THE EXERCISE
Copy out every line exactly as given.

Object modeling scripts
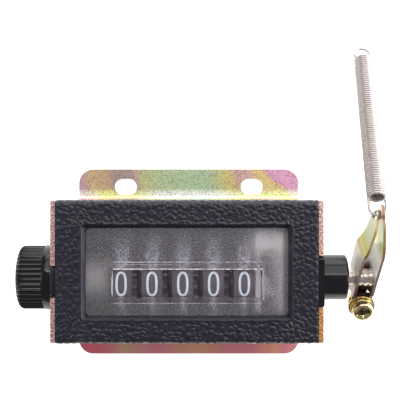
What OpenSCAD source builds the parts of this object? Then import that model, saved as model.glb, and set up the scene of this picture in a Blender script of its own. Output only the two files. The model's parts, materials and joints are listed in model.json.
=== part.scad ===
/* [Mounting frame] */
// Width over the outer faces of the two side plates
frame_w = 67; // [66:0.5:70]
// Height of the side plates and of the case
case_h = 34.8; // [34.4:0.2:38]
// Mounting plane to the front edges of the side plates
frame_depth = 36; // [36:0.5:38]
// Thickness of the frame's sheet steel
sheet_t = 1.2; // [1:0.1:1.4]
// How far the back panel stands off the mounting plane
panel_standoff = 5; // [4.4:0.2:5.6]
// Width of the two slotted mounting tabs
tab_w = 62.8; // [60:0.4:63.2]
// Height over the ends of both mounting tabs
tab_span = 52.8; // [51:0.4:56]
// Corner radius of a mounting tab
tab_corner = 4; // [2:0.5:5]
// Length of a mounting slot
slot_length = 6.4; // [5.6:0.2:7]
// Width of a mounting slot
slot_width = 4.6; // [4.2:0.1:4.8]
// Slot centres apart, across the frame
slot_pitch_x = 36.2; // [34:0.2:40]
// Slot centres apart, from tab to tab
slot_pitch_y = 42.8; // [42.4:0.2:44]

/* [Front cover] */
// How far the cover stands in front of the side plates
cover_proud = 1; // [0.8:0.1:1.4]
// Wall thickness of the cover
cover_wall = 1.8; // [1.6:0.1:2]
// Radius of the cover's long front edges
cover_edge = 1.4; // [0.8:0.1:1.6]
// Width of the window at the cover's face
window_w = 51.5; // [50:0.5:53]
// Height of the window at the cover's face
window_h = 23.3; // [22:0.1:24]
// Width of the bevel round the window
window_bevel = 0.85; // [0.4:0.05:1]

/* [Number wheels] */
// Height of the shaft line above the middle of the case
shaft_y = -2.45; // [-3:0.05:-2]
// Height of the shaft line above the mounting plane
shaft_z = 23; // [22.8:0.1:23]
// Radius of a number wheel
wheel_r = 10.8; // [10.4:0.1:10.8]
// Width of a number wheel's rim
wheel_rim_w = 5.1; // [4.9:0.05:5.2]
// Number wheel centres apart
wheel_pitch = 7.6; // [7.5:0.05:7.7]
// Middle wheel's centre, from the middle of the case
wheel_mid_x = -1.06; // [-1.5:0.02:-0.8]

/* [Reset knob] */
// Diameter over the flutes
knob_d = 16.4; // [14:0.2:18]
// Diameter of the smooth skirt
skirt_d = 16.9; // [15:0.1:19]
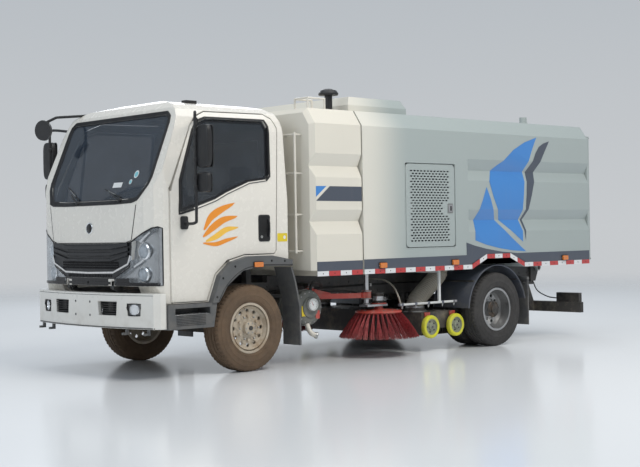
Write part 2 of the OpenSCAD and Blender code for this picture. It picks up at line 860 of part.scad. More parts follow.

OUTPUT OF THE EXERCISE
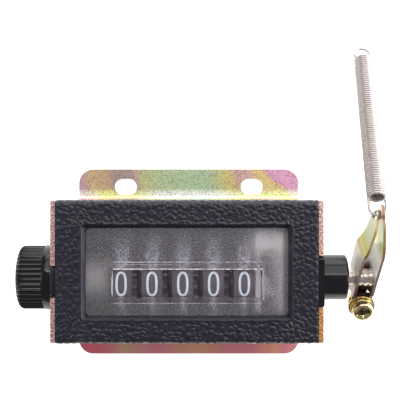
What OpenSCAD source builds the parts of this object? Then import that model, saved as model.glb, and set up the scene of this picture in a Blender script of its own. Output only the two files. The model's parts, materials and joints are listed in model.json.
=== part.scad ===
/* [Mounting frame] */
// Width over the outer faces of the two side plates
frame_w = 67; // [66:0.5:70]
// Height of the side plates and of the case
case_h = 34.8; // [34.4:0.2:38]
// Mounting plane to the front edges of the side plates
frame_depth = 36; // [36:0.5:38]
// Thickness of the frame's sheet steel
sheet_t = 1.2; // [1:0.1:1.4]
// How far the back panel stands off the mounting plane
panel_standoff = 5; // [4.4:0.2:5.6]
// Width of the two slotted mounting tabs
tab_w = 62.8; // [60:0.4:63.2]
// Height over the ends of both mounting tabs
tab_span = 52.8; // [51:0.4:56]
// Corner radius of a mounting tab
tab_corner = 4; // [2:0.5:5]
// Length of a mounting slot
slot_length = 6.4; // [5.6:0.2:7]
// Width of a mounting slot
slot_width = 4.6; // [4.2:0.1:4.8]
// Slot centres apart, across the frame
slot_pitch_x = 36.2; // [34:0.2:40]
// Slot centres apart, from tab to tab
slot_pitch_y = 42.8; // [42.4:0.2:44]

/* [Front cover] */
// How far the cover stands in front of the side plates
cover_proud = 1; // [0.8:0.1:1.4]
// Wall thickness of the cover
cover_wall = 1.8; // [1.6:0.1:2]
// Radius of the cover's long front edges
cover_edge = 1.4; // [0.8:0.1:1.6]
// Width of the window at the cover's face
window_w = 51.5; // [50:0.5:53]
// Height of the window at the cover's face
window_h = 23.3; // [22:0.1:24]
// Width of the bevel round the window
window_bevel = 0.85; // [0.4:0.05:1]

/* [Number wheels] */
// Height of the shaft line above the middle of the case
shaft_y = -2.45; // [-3:0.05:-2]
// Height of the shaft line above the mounting plane
shaft_z = 23; // [22.8:0.1:23]
// Radius of a number wheel
wheel_r = 10.8; // [10.4:0.1:10.8]
// Width of a number wheel's rim
wheel_rim_w = 5.1; // [4.9:0.05:5.2]
// Number wheel centres apart
wheel_pitch = 7.6; // [7.5:0.05:7.7]
// Middle wheel's centre, from the middle of the case
wheel_mid_x = -1.06; // [-1.5:0.02:-0.8]

/* [Reset knob] */
// Diameter over the flutes
knob_d = 16.4; // [14:0.2:18]
// Diameter of the smooth skirt
skirt_d = 16.9; // [15:0.1:19]
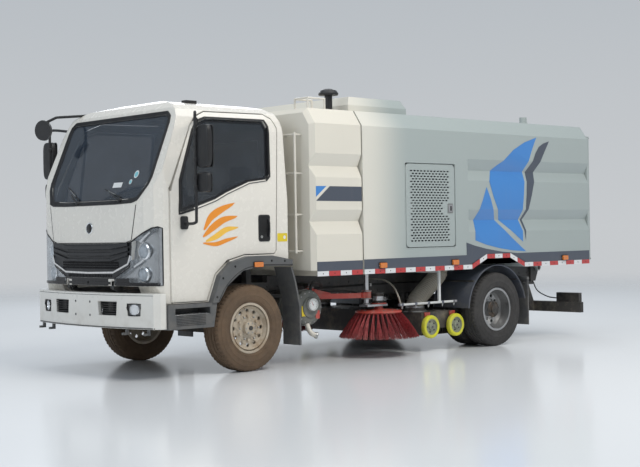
Write part 2 of the OpenSCAD and Blender code for this picture. It picks up at line 860 of part.scad. More parts follow.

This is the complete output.